— START OF COLLECTED DATA —

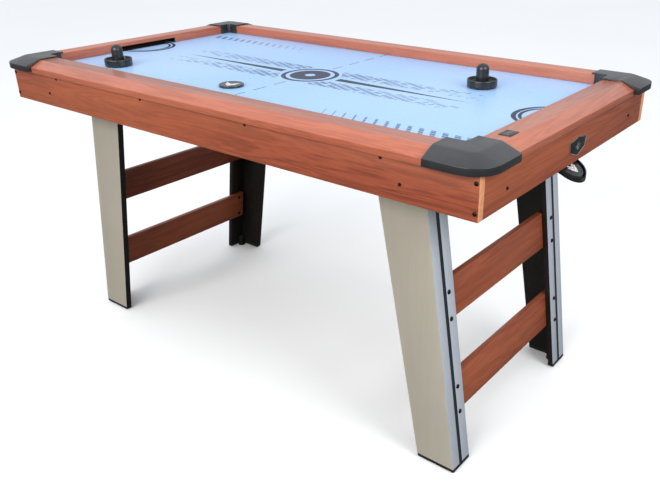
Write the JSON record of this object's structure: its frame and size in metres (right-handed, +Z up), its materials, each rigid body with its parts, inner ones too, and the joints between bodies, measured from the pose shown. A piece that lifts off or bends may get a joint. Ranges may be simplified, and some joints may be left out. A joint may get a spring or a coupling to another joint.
{
  "type": "air hockey table",
  "caption": "Air hockey table with cherry-look cabinet, bevelled rails, dark corner caps, blown glossy field, goal slots with puck cups and splayed silver legs joined by stretchers.",
  "frame": {"origin": "on the floor under the middle of the table", "axes": "+X along the table towards the end with the badge, +Y to the far side, +Z up"},
  "size_m": [1.5784, 0.872, 0.852],
  "materials": {
    "badge": "printed, gloss",
    "cherry_laminate": "cherry laminate, satin",
    "cherry_rail": "cherry laminate, semi-gloss",
    "cap_plastic": "charcoal, fine texture",
    "field_laminate": "gloss laminate, printed, drilled",
    "bare_board": "bare board",
    "leg_laminate": "silver beige laminate, satin",
    "leg_edge_laminate": "silver laminate with a black groove",
    "leg_black": "black",
    "foot_plastic": "black",
    "cup_plastic": "black, moulded",
    "fan_steel": "plain",
    "fan_plastic": "black, moulded",
    "power_plastic": "black",
    "pad_felt": "felt",
    "pusher_plastic": "black, semi-gloss",
    "puck_plastic": "black, smooth"
  },
  "bodies": {
    "table": {"air_chamber_end_left": "bare_board", "air_chamber_end_right": "bare_board", "air_chamber_floor": "bare_board", "apron_back": "cherry_laminate", "apron_badge": "badge", "apron_front": "cherry_laminate", "apron_left": "cherry_laminate", "apron_right": "cherry_laminate", "corner_cap_back_left": "cap_plastic", "corner_cap_back_right": "cap_plastic", "corner_cap_front_left": "cap_plastic", "corner_cap_front_right": "cap_plastic", "fan_grille": "fan_plastic", "fan_housing": "fan_plastic", "fan_motor": "fan_steel", "fan_motor_bracket": "fan_steel", "goal_cup_left": "cup_plastic", "goal_cup_right": "cup_plastic", "leg_beam_left": "bare_board", "leg_beam_right": "bare_board", "leg_block_back_left": "leg_black", "leg_block_back_right": "leg_black", "leg_block_front_left": "leg_black", "leg_block_front_right": "leg_black", "leg_board_back_left": "leg_laminate", "leg_board_back_right": "leg_laminate", "leg_board_front_left": "leg_laminate", "leg_board_front_right": "leg_laminate", "leg_flange_back_left": "leg_edge_laminate", "leg_flange_back_right": "leg_edge_laminate", "leg_flange_front_left": "leg_edge_laminate", "leg_flange_front_right": "leg_edge_laminate", "leg_shoe_back_left": "leg_black", "leg_shoe_back_right": "leg_black", "leg_shoe_front_left": "leg_black", "leg_shoe_front_right": "leg_black", "playfield": "field_laminate", "power_jack": "power_plastic", "power_plate": "power_plastic", "rail_back": "cherry_rail", "rail_front": "cherry_rail", "rail_label": "badge", "rail_left": "cherry_rail", "rail_right": "cherry_rail", "stretcher_lower_left": "cherry_laminate", "stretcher_lower_right": "cherry_laminate", "stretcher_upper_left": "cherry_laminate", "stretcher_upper_right": "cherry_laminate"},
    "pusher_left": {"pusher_left": "pusher_plastic", "pusher_pad_left": "pad_felt"},
    "pusher_right": {"pusher_right": "pusher_plastic", "pusher_pad_right": "pad_felt"},
    "puck": {"puck": "puck_plastic"},
    "cup_puck": {"puck_in_cup": "puck_plastic"},
    "impeller": {"fan_impeller": "fan_plastic"},
    "rocker": {"power_switch": "power_plastic"},
    "foot_front_left": {"leg_foot_front_left": "foot_plastic"},
    "foot_front_right": {"leg_foot_front_right": "foot_plastic"},
    "foot_back_left": {"leg_foot_back_left": "foot_plastic"},
    "foot_back_right": {"leg_foot_back_right": "foot_plastic"}
  },
  "joints": [
    {"name": "pusher_left_slide", "type": "slide", "parent": "table", "child": "pusher_left", "axis": [1, 0, 0], "range_m": [-0.128, 0.365]},
    {"name": "pusher_right_slide", "type": "slide", "parent": "table", "child": "pusher_right", "axis": [1, 0, 0], "range_m": [-0.39, 0.21]},
    {"name": "puck_slide", "type": "slide", "parent": "table", "child": "puck", "axis": [1, 0, 0], "range_m": [-0.365, 0.72]},
    {"name": "cup_puck_slide", "type": "slide", "parent": "table", "child": "cup_puck", "axis": [0.8829, 0, -0.4695], "range_m": [-0.03, 0]},
    {"name": "impeller_spin", "type": "hinge", "parent": "table", "child": "impeller", "pos_m": [0, 0, 0.69], "axis": [0, 0, 1], "continuous": true},
    {"name": "rocker_tilt", "type": "hinge", "parent": "table", "child": "rocker", "pos_m": [-0.575, 0.4118, 0.725], "axis": [0, 0, 1], "range_deg": [-7, 7]},
    {"name": "foot_front_left_turn", "type": "hinge", "parent": "table", "child": "foot_front_left", "pos_m": [-0.652, -0.2755, 0.02], "axis": [0, 0, 1], "continuous": true},
    {"name": "foot_front_right_turn", "type": "hinge", "parent": "table", "child": "foot_front_right", "pos_m": [0.652, -0.2755, 0.02], "axis": [0, 0, 1], "continuous": true},
    {"name": "foot_back_left_turn", "type": "hinge", "parent": "table", "child": "foot_back_left", "pos_m": [-0.652, 0.2755, 0.02], "axis": [0, 0, 1], "continuous": true},
    {"name": "foot_back_right_turn", "type": "hinge", "parent": "table", "child": "foot_back_right", "pos_m": [0.652, 0.2755, 0.02], "axis": [0, 0, 1], "continuous": true}
  ]
}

— END OF COLLECTED DATA —

YOUR OBJECTIVE
Output all of the data again. Match it exactly.

SOLUTION TO THIS PROBLEM
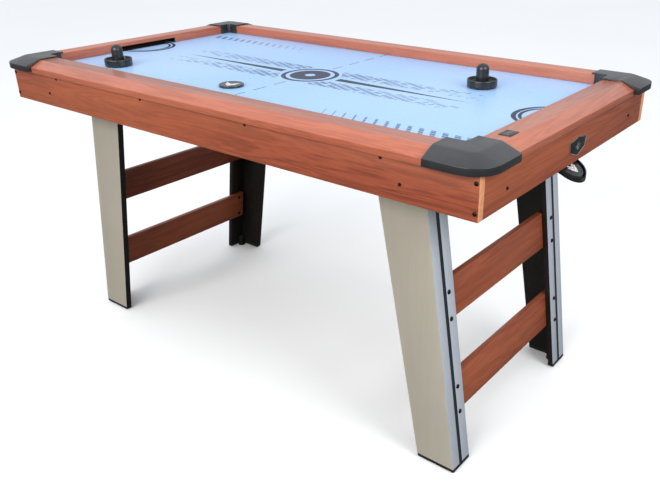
Write the JSON record of this object's structure: its frame and size in metres (right-handed, +Z up), its materials, each rigid body with its parts, inner ones too, and the joints between bodies, measured from the pose shown. A piece that lifts off or bends may get a joint. Ranges may be simplified, and some joints may be left out. A joint may get a spring or a coupling to another joint.
{
  "type": "air hockey table",
  "caption": "Air hockey table with cherry-look cabinet, bevelled rails, dark corner caps, blown glossy field, goal slots with puck cups and splayed silver legs joined by stretchers.",
  "frame": {"origin": "on the floor under the middle of the table", "axes": "+X along the table towards the end with the badge, +Y to the far side, +Z up"},
  "size_m": [1.5784, 0.872, 0.852],
  "materials": {
    "badge": "printed, gloss",
    "cherry_laminate": "cherry laminate, satin",
    "cherry_rail": "cherry laminate, semi-gloss",
    "cap_plastic": "charcoal, fine texture",
    "field_laminate": "gloss laminate, printed, drilled",
    "bare_board": "bare board",
    "leg_laminate": "silver beige laminate, satin",
    "leg_edge_laminate": "silver laminate with a black groove",
    "leg_black": "black",
    "foot_plastic": "black",
    "cup_plastic": "black, moulded",
    "fan_steel": "plain",
    "fan_plastic": "black, moulded",
    "power_plastic": "black",
    "pad_felt": "felt",
    "pusher_plastic": "black, semi-gloss",
    "puck_plastic": "black, smooth"
  },
  "bodies": {
    "table": {"air_chamber_end_left": "bare_board", "air_chamber_end_right": "bare_board", "air_chamber_floor": "bare_board", "apron_back": "cherry_laminate", "apron_badge": "badge", "apron_front": "cherry_laminate", "apron_left": "cherry_laminate", "apron_right": "cherry_laminate", "corner_cap_back_left": "cap_plastic", "corner_cap_back_right": "cap_plastic", "corner_cap_front_left": "cap_plastic", "corner_cap_front_right": "cap_plastic", "fan_grille": "fan_plastic", "fan_housing": "fan_plastic", "fan_motor": "fan_steel", "fan_motor_bracket": "fan_steel", "goal_cup_left": "cup_plastic", "goal_cup_right": "cup_plastic", "leg_beam_left": "bare_board", "leg_beam_right": "bare_board", "leg_block_back_left": "leg_black", "leg_block_back_right": "leg_black", "leg_block_front_left": "leg_black", "leg_block_front_right": "leg_black", "leg_board_back_left": "leg_laminate", "leg_board_back_right": "leg_laminate", "leg_board_front_left": "leg_laminate", "leg_board_front_right": "leg_laminate", "leg_flange_back_left": "leg_edge_laminate", "leg_flange_back_right": "leg_edge_laminate", "leg_flange_front_left": "leg_edge_laminate", "leg_flange_front_right": "leg_edge_laminate", "leg_shoe_back_left": "leg_black", "leg_shoe_back_right": "leg_black", "leg_shoe_front_left": "leg_black", "leg_shoe_front_right": "leg_black", "playfield": "field_laminate", "power_jack": "power_plastic", "power_plate": "power_plastic", "rail_back": "cherry_rail", "rail_front": "cherry_rail", "rail_label": "badge", "rail_left": "cherry_rail", "rail_right": "cherry_rail", "stretcher_lower_left": "cherry_laminate", "stretcher_lower_right": "cherry_laminate", "stretcher_upper_left": "cherry_laminate", "stretcher_upper_right": "cherry_laminate"},
    "pusher_left": {"pusher_left": "pusher_plastic", "pusher_pad_left": "pad_felt"},
    "pusher_right": {"pusher_right": "pusher_plastic", "pusher_pad_right": "pad_felt"},
    "puck": {"puck": "puck_plastic"},
    "cup_puck": {"puck_in_cup": "puck_plastic"},
    "impeller": {"fan_impeller": "fan_plastic"},
    "rocker": {"power_switch": "power_plastic"},
    "foot_front_left": {"leg_foot_front_left": "foot_plastic"},
    "foot_front_right": {"leg_foot_front_right": "foot_plastic"},
    "foot_back_left": {"leg_foot_back_left": "foot_plastic"},
    "foot_back_right": {"leg_foot_back_right": "foot_plastic"}
  },
  "joints": [
    {"name": "pusher_left_slide", "type": "slide", "parent": "table", "child": "pusher_left", "axis": [1, 0, 0], "range_m": [-0.128, 0.365]},
    {"name": "pusher_right_slide", "type": "slide", "parent": "table", "child": "pusher_right", "axis": [1, 0, 0], "range_m": [-0.39, 0.21]},
    {"name": "puck_slide", "type": "slide", "parent": "table", "child": "puck", "axis": [1, 0, 0], "range_m": [-0.365, 0.72]},
    {"name": "cup_puck_slide", "type": "slide", "parent": "table", "child": "cup_puck", "axis": [0.8829, 0, -0.4695], "range_m": [-0.03, 0]},
    {"name": "impeller_spin", "type": "hinge", "parent": "table", "child": "impeller", "pos_m": [0, 0, 0.69], "axis": [0, 0, 1], "continuous": true},
    {"name": "rocker_tilt", "type": "hinge", "parent": "table", "child": "rocker", "pos_m": [-0.575, 0.4118, 0.725], "axis": [0, 0, 1], "range_deg": [-7, 7]},
    {"name": "foot_front_left_turn", "type": "hinge", "parent": "table", "child": "foot_front_left", "pos_m": [-0.652, -0.2755, 0.02], "axis": [0, 0, 1], "continuous": true},
    {"name": "foot_front_right_turn", "type": "hinge", "parent": "table", "child": "foot_front_right", "pos_m": [0.652, -0.2755, 0.02], "axis": [0, 0, 1], "continuous": true},
    {"name": "foot_back_left_turn", "type": "hinge", "parent": "table", "child": "foot_back_left", "pos_m": [-0.652, 0.2755, 0.02], "axis": [0, 0, 1], "continuous": true},
    {"name": "foot_back_right_turn", "type": "hinge", "parent": "table", "child": "foot_back_right", "pos_m": [0.652, 0.2755, 0.02], "axis": [0, 0, 1], "continuous": true}
  ]
}